As he ushers me to the Cessna, which I will be flying next, the panels are all collected from professional aircrafts, he tells me. I settle into the captain’s seat and a professional first officer slips into the adjacent. The screen transfers me to Princess Juliana International Airport, in the island of Saint Martin. I must concentrate on the air speed indicator, altimetre and Heading (direction compass). Here, I will also learn to fly on auto.

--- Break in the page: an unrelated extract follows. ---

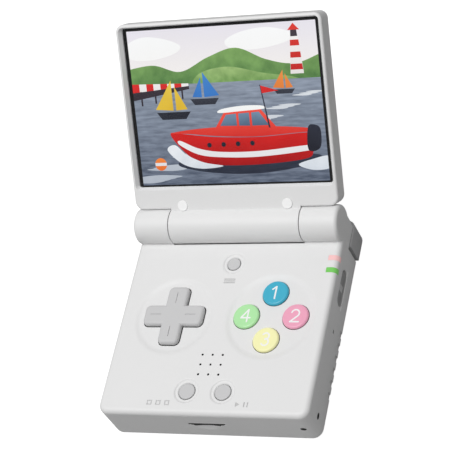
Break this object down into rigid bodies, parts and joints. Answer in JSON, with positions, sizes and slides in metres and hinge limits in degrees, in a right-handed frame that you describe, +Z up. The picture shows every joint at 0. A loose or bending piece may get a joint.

The view outside the cockpit is a beautiful beach, sunny and sparkling blue waters. I push the throttle with my left hand and balance the yolk (steering) with the other, pulling it up to take off. I also learn to use it to balance the aircraft, preventing it from turning its nose too high or too low. Using the heading meter, I make a perfect U-turn and fly into the horizon with the sea beneath us. My second round is much better that the rickety first. Arjun Malhotra, a trained pilot, suggests we try the autopilot mode, and this is all about manipulating the altitude, direction and speed.
Having tackled my air sickness, I look forward to my flight on Boeing 737. But before that, I am escorted into a room for a pre-flight briefing.
A Boeing, I learn, consists of a main instrument panel, which looks at a dark sky filled with switches instead of stars. Here too, the altimeter, airspeed indicator and heading play vital roles, along with a navigator display. The overheard, which forms a slanting roof on our head and is used to man the air-conditioning, electrical, hydraulic, lighting and engine systems, is pre-set and we don’t fidget with it. I settle into the captain’s chair and Srinivasan joins in as first officer. A large spherical screen before us and we are at Kai Tak Airport, Hong Kong, its runway jutting out into Victoria Harbour, causing a difficult crosswind forcing pilot to land by taking a dangerous swerve.
We make a smooth take-off, switching to auto pilot. Following Srinivasan’s orders, I turn knobs and pull levers but the most interesting is the heading, the one that helps you change direction. Similar to a compass, it is exhilarating to put school-level geography to use. Landing is fun, too, as we pull the wheels down, open up the side flaps to break the speed and perform a safe landing. Yes, now I do believe I can fly.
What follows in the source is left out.